The corporate state needs to create the illusion that the courts and the police are impartial and just. Once this illusion is cemented into the public consciousness, victims can be blamed for their oppression. Institutionalized murder becomes acceptable. Police violence becomes part of the cost of keeping us safe. The oppressed have no legitimacy or voice.
The corporate state is interested only in fostering these illusions. Reforms will be, as they have been in the past, cosmetic. What advances have we made since police murdered Michael Brown two years ago in Ferguson? Have the some 200 civilian review boards across the country, most of them toothless and ineffectual, prevented police from gunning down people in our streets or brought the killers to justice? Police have killed over 700 people this year. The illusions of reform are used to alter public consciousness rather than the machinery of corporate power. These illusions are created to reassure us that those that are arrested, beaten, killed or sent away to prison for decades deserve their fate. Yes, the state may admit, there is an abuse committed here or an injustice committed there, but the system itself, the state insists, is fundamentally fair and just. This is a lie the elites go to tremendous lengths to disseminate.

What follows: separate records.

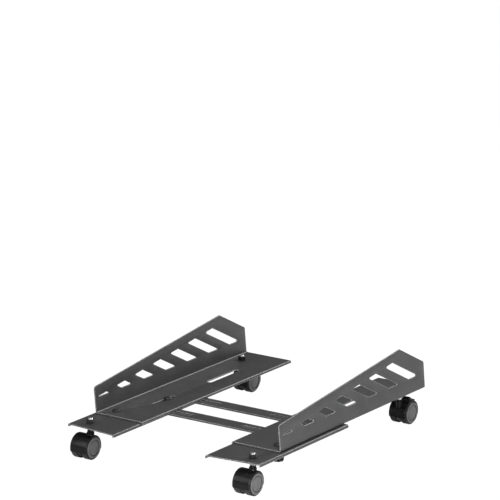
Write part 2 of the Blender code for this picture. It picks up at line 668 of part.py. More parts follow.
def caster(corner, x, y, seat, roof, carrier, heading, braked):
    """One complete caster under a sheet with lower face at seat and upper face at roof."""
    back = 1.0 if heading else -1.0
    caster_stem(corner + "_stem", (x, y, 0), carrier, seat, roof)
    washer(corner + "_stem_washer", (x, y, 0), THREAD_R, WASHER_R, seat - SLIDE_GAP, carrier)
    hex_nut(corner + "_stem_nut", (x, y, 0), THREAD_R, roof + SLIDE_GAP + STEM_NUT_HEIGHT, carrier,
            STEM_NUT_ACROSS, STEM_NUT_HEIGHT)
    swivel = empty(corner + "_swivel", (x, y, 0), carrier)
    caster_housing(corner + "_housing", (0, 0, 0), swivel, heading, braked)
    axle_spot = (0, back * TRAIL, WHEEL_R)
    axle(corner + "_axle", axle_spot, swivel)
    wheel(corner + "_wheel_right", axle_spot, swivel, 1)
    wheel(corner + "_wheel_left", axle_spot, swivel, -1)
    if braked:
        spot = (0, TRAIL + LEVER_PIN_BACK, WHEEL_R + LEVER_PIN_UP)
        brake_lever(corner + "_brake_lever", spot, swivel)
        brake_pin(corner + "_brake_pin", spot, swivel)


# ---------------------------------------------------------------- assembly

def half_stand(word, side):
    """Everything on one side: rail with its front caster, bracket with its rear caster."""
    stem_x = side * (FACE_X - STEM_INBOARD)
    rail_slide = empty(word + "_rail_slide", (0, 0, 0))
    rail("rail_" + word, side, rail_slide)
    for end, back in (("front", FRONT_BAR_BACK), ("rear", REAR_BAR_BACK)):
        spot = (side * (FACE_X - STUD_INBOARD), FRONT_Y + back, 0)
        flush_stud(f"{end}_bar_stud_{word}", spot, rail_slide)
        hex_nut(f"{end}_bar_nut_{word}", spot, BOLT_R, BAR_TOP - BAR_THICK - SLIDE_GAP, rail_slide)
    guide = (side * (FACE_X - GUIDE_INBOARD), FRONT_Y + GUIDE_BACK, 0)
    domed_bolt("guide_bolt_" + word, guide, rail_slide, BAR_TOP - NUT_HEIGHT - 3)
    hex_nut("guide_nut_" + word, guide, BOLT_R, BAR_TOP, rail_slide)
    caster("front_" + word, stem_x, FRONT_Y + STEM_BACK, RAIL_BOTTOM, DECK_Z, rail_slide, 0, False)

    bracket_slide = empty(word + "_bracket_slide", (0, 0, 0), rail_slide)
    side_bracket("side_bracket_" + word, side, bracket_slide)
    clamp = (stem_x, FRONT_Y + KNOB_BACK, 0)
    domed_bolt("clamp_bolt_" + word, clamp, bracket_slide, KNOB_BOTTOM + 4.5)
    washer("clamp_washer_" + word, clamp, BOLT_R, WASHER_R, BAR_TOP, bracket_slide)
    thumb_knob("clamp_knob_" + word, clamp, bracket_slide)
    caster("rear_" + word, stem_x, FRONT_Y + REAR_STEM_BACK, FOOT_BOTTOM, FOOT_TOP, bracket_slide,
           math.pi, True)


def main():
    clear_scene()
    cross_bar("front_cross_bar", FRONT_BAR_BACK)
    cross_bar("rear_cross_bar", REAR_BAR_BACK)
    half_stand("right", 1)
    half_stand("left", -1)


main()
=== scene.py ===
"""Looks of the rolling tower stand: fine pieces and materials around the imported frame, a pale floor,
soft studio light and the camera.

Shapes are worked out in millimetres, in the frame's axes: floor at z = 0, -Y to the front.
"""

import json
import math

import bmesh
import bpy
from mathutils import Matrix, Vector


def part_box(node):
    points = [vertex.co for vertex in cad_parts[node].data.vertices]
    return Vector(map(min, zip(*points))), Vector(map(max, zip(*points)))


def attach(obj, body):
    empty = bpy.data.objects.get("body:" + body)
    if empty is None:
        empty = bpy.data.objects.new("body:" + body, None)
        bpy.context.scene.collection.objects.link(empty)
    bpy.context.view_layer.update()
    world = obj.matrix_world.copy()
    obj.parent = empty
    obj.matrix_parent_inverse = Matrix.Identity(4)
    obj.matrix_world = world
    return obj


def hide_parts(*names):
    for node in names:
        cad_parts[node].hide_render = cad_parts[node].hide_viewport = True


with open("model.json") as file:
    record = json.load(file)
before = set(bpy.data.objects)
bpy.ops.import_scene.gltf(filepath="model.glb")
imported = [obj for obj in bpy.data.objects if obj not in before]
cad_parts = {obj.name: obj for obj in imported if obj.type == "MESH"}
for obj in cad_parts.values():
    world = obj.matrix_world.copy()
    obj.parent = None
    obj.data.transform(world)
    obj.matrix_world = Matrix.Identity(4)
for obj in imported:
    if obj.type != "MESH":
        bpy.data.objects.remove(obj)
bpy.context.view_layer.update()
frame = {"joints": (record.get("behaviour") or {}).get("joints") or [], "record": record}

MM = 0.001
BODIES = frame["record"]["behaviour"]["bodies"]
BODY_OF = {node: body for body, nodes in BODIES.items() for node in nodes}

# Sheet metal
SHEET = 2.0
SHEET_EDGE = 0.35         # rounding of every sheet edge under the powder coat
SLIDE_GAP = 0.3           # between sheets that slide on each other
FLANGE_BEND = 0.8         # inside radius of every flange bend
FLANGE_DEPTH = 5.2        # of a rail, from the deck face down
FOOT_FLANGE = 4.2         # of a bracket's foot
RAIL_END = 251.8          # rear end of a rail behind the front datum line
FRONT_SETBACK = 3.0       # outer front corner of a rail behind that line
FRONT_RAKE = 9.0          # inner front corner of a rail ahead of the outer one
BEND_R = 3.6              # outside radius of the bend between foot and side plate
NOTCH_CLEAR = 0.6         # round a cross bar where it passes the inner flange
CLAMP_TRAVEL = (15.0, 35.0)   # of the brackets, to the front and to the rear
SLOT_R = 3.5              # slots of the M6 bolts
STEM_HOLE_R = 4.3
STUD_HOLE_R = 5.1
TAIL_SLOT_R = 4.7
TAIL_SLOT = (139.0, 54.0)     # from its rear end to the rear stem, and to its front end

# Side plate: (place along the plate from its lower front corner, height above the deck)
FRONT_RISE = 46.2
FRONT_LEAN = 5.8
PEAK = (342.2, 85.3)
TAIL = (416.0, 46.9)
PLATE_LENGTH = 421.9
WINDOW_COUNT = 7
WINDOW_FLOOR = 27.3
WINDOW_RISE = 0.1245
WINDOW_APEX = -1.8
WINDOW_FIRST = 5.0
WINDOW_PITCH = 49.1
WINDOW_WIDTH = 21.7
WINDOW_SLANT = 0.52

# Casters
HOOD_THICK = 1.1
HOOD_DROP = 17.0          # degrees the hood reaches below the axle
AXLE_R = 2.5
AXLE_SHORT = 3.4          # bottom of a wheel's bore, from its outer face
WEB_HALF = 3.4            # half the thickness of the web between the wheels
CAP_R = 17.6              # raised outer face of a wheel
CAP_RISE = 2.0
DISH_R = 11.8             # low dome in that face
SOCKET_R = 5.0
SOCKET_TOP = 43.4
COLLAR_R = 4.8
COLLAR_FLANGE_R = 6.4
COLLAR_FLANGE = (47.4, 49.2)   # lower and upper face of the flange on a stem's collar
BOSS_R = 6.2              # round the stem, on the hood
EAR_R = 2.8               # ears that carry the brake pin
LEVER_GAP = (24.0, 81.0)  # opening in the hood for the lever, degrees about the axle from the rear
PIN_R = 2.4               # of a stem, inside the housing
NECK_R = 3.4
NECK_LOW = 40.0
WHEEL_ROOM = 0.1          # the room for the wheels in the boss is this much inside the hood

# Fasteners
STUD_R = 3.0              # M6 bolts and studs
STEM_R = 4.0              # M8 stems
STEM_PITCH = 1.25
STUD_PITCH = 1.0
STEM_CUT = 0.6            # depth of the threads
STUD_CUT = 0.45
BOLT_HOLE_GAP = 0.3       # round a bolt in a plain hole
WASHER_GAP = 0.2
FLAT_SHARE = 0.46         # round flat on a nut's face, as a share of its width across flats
HEAD_RISE = 2.4           # dome of a bolt head, above its rim
HEAD_RIM = 0.8

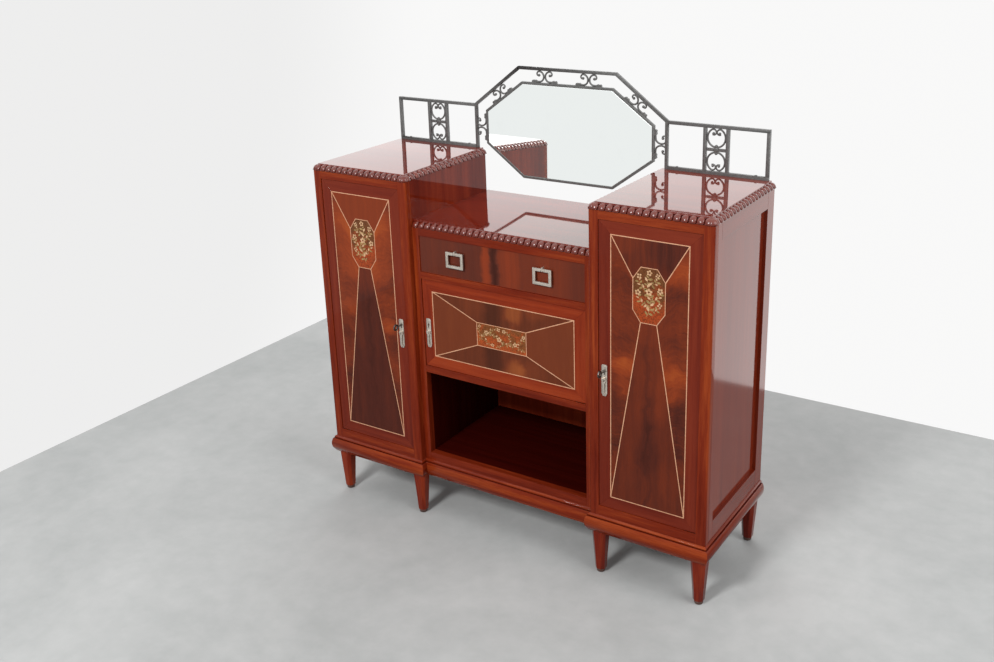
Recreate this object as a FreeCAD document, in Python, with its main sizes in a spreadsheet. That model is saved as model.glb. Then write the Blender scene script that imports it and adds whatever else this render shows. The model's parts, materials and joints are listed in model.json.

The corporate state is counting on counterviolence against police, which is inevitable, and further acts of domestic terrorism, which also are inevitable. Acts of violence directed against the state are used by the organs of state propaganda, including the corporate press, to foster a culture of fear, to deify the police and to demonize the oppressed in our inner cities and in the Middle East. All criticism of excessive state violence, once these illusions dominate the society, will be condemned as disloyal and unpatriotic. The corporate state, until it is destroyed, will do what it is designed to do—kill with impunity.